Modify

Opened 4 months ago

Closed 2 months ago

#24046 closed defect (fixed)

Slow geometry check in canvec area

Reported by: taylor.smock Owned by: team
Priority: normal Milestone: 25.02
Component: Core Version:
Keywords: performance Cc:

Description

A user (jmarchon) on OSM JOSM (OSM World Discord, I think) has an issue with mapcss geometry checks taking a long time in some areas.

I've attached the test area he provided and I was able to reproduce with.

Attachments (3)

034G07-08_canvec_example.osm.gz (5.6 MB ) - added by taylor.smock 4 months ago.
Test area
24046.patch (5.7 KB ) - added by taylor.smock 3 months ago.
Extend MultipolygonCache to cache JoinedPolygon calculations
24046.1.patch (14.2 KB ) - added by taylor.smock 3 months ago.
Cache stored in test

Change History (12)

by taylor.smock, 4 months ago

Test area

comment:1 by taylor.smock, 4 months ago

In 19272/josm:

See #24046: Reduce cost of Geometry#filterInsidePolygon when a primitive is a relation

This was done by checking that the bounds of the polygon contain the bounds of
the multipolygon ring before creating an area from the multipolygon ring.
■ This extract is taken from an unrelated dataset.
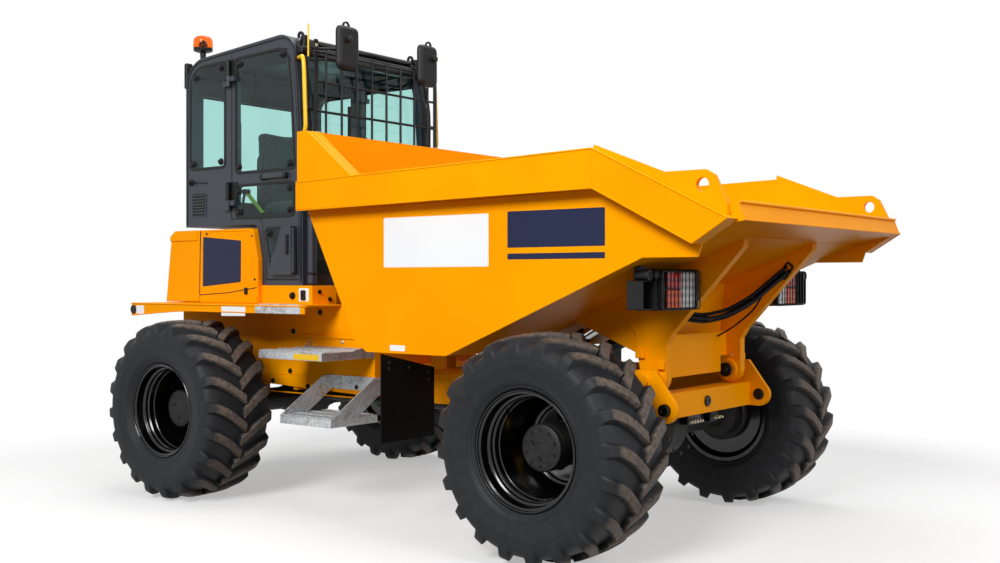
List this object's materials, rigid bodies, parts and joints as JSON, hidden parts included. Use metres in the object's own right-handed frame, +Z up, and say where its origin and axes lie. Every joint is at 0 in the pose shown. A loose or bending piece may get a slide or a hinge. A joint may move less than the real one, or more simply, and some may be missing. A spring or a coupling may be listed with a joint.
{
  "type": "articulated site dumper",
  "caption": "Articulated four-wheel site dumper with a straight-tip skip ahead of the driver and a full glazed cab over a rear engine.",
  "frame": {"origin": "on the floor under the middle of the machine's length and width", "axes": "+Z up, the machine faces -Y, its right side is -X"},
  "size_m": [2.552, 4.664, 3.15],
  "materials": {
    "orange_paint": "gloss",
    "grey_paint": "satin",
    "black_paint": "gloss",
    "yellow_paint": "gloss",
    "grey_casting": "matt",
    "chrome_rod": "polished",
    "tyre_rubber": "matt",
    "flap_rubber": "matt",
    "black_plastic": "matt",
    "galvanised": "spangled",
    "tinted_glass": "clear",
    "seat_cloth": "woven",
    "amber_lens": "clear",
    "red_lens": "clear"
  },
  "bodies": {
    "rear_frame": {"rear_chassis": "orange_paint", "rear_axle": "grey_casting", "decks": "orange_paint", "steps": "galvanised", "engine_cover": "orange_paint", "engine_block": "grey_casting", "cab_base": "orange_paint", "cab_frame": "grey_paint", "cab_roof": "grey_paint", "cab_glass": "tinted_glass", "front_grille": "black_paint", "handrails": "yellow_paint", "mirrors": "black_plastic", "seat": "seat_cloth", "console": "black_plastic", "beacon_stalk": "black_paint", "beacon": "amber_lens", "cab_posts": "grey_paint", "tail_lamps": "red_lens"},
    "front_frame": {"front_chassis": "orange_paint", "front_beam": "orange_paint", "front_yoke": "orange_paint", "flap_brackets": "orange_paint", "front_axle": "grey_casting", "mudflaps": "flap_rubber"},
    "skip": {"skip_tub": "orange_paint", "skip_rim": "orange_paint", "skip_gussets": "orange_paint", "skip_lugs": "orange_paint", "skip_head": "orange_paint", "skip_lip": "orange_paint", "skip_arms": "orange_paint", "skip_lamps": "black_plastic", "lamp_lenses": "red_lens", "lamp_guards": "black_paint"},
    "bonnet": {"bonnet": "orange_paint"},
    "steer_barrel": {"steer_barrel": "black_paint"},
    "steer_rod": {"steer_rod": "chrome_rod"},
    "door_right": {"door_right": "grey_paint", "door_glass_right": "tinted_glass"},
    "tip_barrel_right": {"tip_barrel_right": "black_paint"},
    "tip_rod_right": {"tip_rod_right": "chrome_rod"},
    "wheel_front_right": {"tyre_front_right": "tyre_rubber", "rim_front_right": "black_paint", "hub_front_right": "grey_casting"},
    "wheel_rear_right": {"tyre_rear_right": "tyre_rubber", "rim_rear_right": "black_paint", "hub_rear_right": "grey_casting"},
    "door_left": {"door_left": "grey_paint", "door_glass_left": "tinted_glass"},
    "tip_barrel_left": {"tip_barrel_left": "black_paint"},
    "tip_rod_left": {"tip_rod_left": "chrome_rod"},
    "wheel_front_left": {"tyre_front_left": "tyre_rubber", "rim_front_left": "black_paint", "hub_front_left": "grey_casting"},
    "wheel_rear_left": {"tyre_rear_left": "tyre_rubber", "rim_rear_left": "black_paint", "hub_rear_left": "grey_casting"}
  },
  "joints": [
    {"name": "steering", "type": "hinge", "parent": "rear_frame", "child": "front_frame", "pos_m": [0, 0.142, 0.775], "axis": [0, 0, 1], "range_deg": [-30, 30]},
    {"name": "skip_tip", "type": "hinge", "parent": "front_frame", "child": "skip", "pos_m": [0, -1.548, 0.88], "axis": [1, 0, 0], "range_deg": [0, 70]},
    {"name": "tip_barrel_right_swing", "type": "hinge", "parent": "front_frame", "child": "tip_barrel_right", "pos_m": [-0.27, -0.308, 0.7], "axis": [1, 0, 0], "range_deg": [0, 3.17]},
    {"name": "tip_rod_right_slide", "type": "slide", "parent": "tip_barrel_right", "child": "tip_rod_right", "axis": [0, -0.8743, 0.4854], "range_m": [0, 0.5707]},
    {"name": "tip_barrel_left_swing", "type": "hinge", "parent": "front_frame", "child": "tip_barrel_left", "pos_m": [0.27, -0.308, 0.7], "axis": [1, 0, 0], "range_deg": [0, 3.17]},
    {"name": "tip_rod_left_slide", "type": "slide", "parent": "tip_barrel_left", "child": "tip_rod_left", "axis": [0, -0.8743, 0.4854], "range_m": [0, 0.5707]},
    {"name": "steer_barrel_swing", "type": "hinge", "parent": "rear_frame", "child": "steer_barrel", "pos_m": [0.33, 0.742, 0.76], "axis": [0, 0, 1], "range_deg": [-7.89, 7.89]},
    {"name": "steer_rod_slide", "type": "slide", "parent": "steer_barrel", "child": "steer_rod", "axis": [0, -1, 0], "range_m": [-0.1715, 0.1715]},
    {"name": "wheel_front_right_spin", "type": "hinge", "parent": "front_frame", "child": "wheel_front_right", "pos_m": [-1.026, -1.2905, 0.57], "axis": [1, 0, 0], "continuous": true},
    {"name": "wheel_front_left_spin", "type": "hinge", "parent": "front_frame", "child": "wheel_front_left", "pos_m": [1.026, -1.2905, 0.57], "axis": [1, 0, 0], "continuous": true},
    {"name": "wheel_rear_right_spin", "type": "hinge", "parent": "rear_frame", "child": "wheel_rear_right", "pos_m": [-1.026, 1.5745, 0.57], "axis": [1, 0, 0], "continuous": true},
    {"name": "wheel_rear_left_spin", "type": "hinge", "parent": "rear_frame", "child": "wheel_rear_left", "pos_m": [1.026, 1.5745, 0.57], "axis": [1, 0, 0], "continuous": true},
    {"name": "door_right_swing", "type": "hinge", "parent": "rear_frame", "child": "door_right", "pos_m": [-0.65, 1.6445, 2.1], "axis": [0, 0, -1], "range_deg": [0, 100]},
    {"name": "door_left_swing", "type": "hinge", "parent": "rear_frame", "child": "door_left", "pos_m": [0.65, 1.6445, 2.1], "axis": [0, 0, 1], "range_deg": [0, 100]},
    {"name": "bonnet_swing", "type": "hinge", "parent": "rear_frame", "child": "bonnet", "pos_m": [0.665, 1.942, 1.5], "axis": [0, 0, -1], "range_deg": [0, 80]}
  ],
  "couplings": [
    {"joint": "tip_barrel_right_swing", "follows": "skip_tip", "ratio": 0.04237},
    {"joint": "tip_rod_right_slide", "follows": "skip_tip", "m_per_rad": 0.46628},
    {"joint": "tip_barrel_left_swing", "follows": "skip_tip", "ratio": 0.04237},
    {"joint": "tip_rod_left_slide", "follows": "skip_tip", "m_per_rad": 0.46628},
    {"joint": "steer_barrel_swing", "follows": "steering", "ratio": 0.25286},
    {"joint": "steer_rod_slide", "follows": "steering", "m_per_rad": -0.32364}
  ]
}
If the polygon does not contain the bounds of the ring, then at least part
of the ring is outside the polygon, and thus is not inside the polygon.

Measurements using validators at (57.5183581,-75.0512982),(57.2181217,-73.9434821):

  • CPU: -87%
  • Memory: -62%

Please note that the test area is still very expensive in
Geometry#filterInsideMultipolygon (note the Multipolygon).

comment:2 by taylor.smock, 4 months ago

Milestone: 25.01

I was able to decrease the cost for Geometry#filterInsideMultipolygon by 98% CPU and 99% memory.

I don't like this solution. I'll have to spend some time figuring out how to do the cache, and (maybe) how to pass it in.

I'm inclined to do something like MultipolygonCache (or maybe extend it), but I'll think on it.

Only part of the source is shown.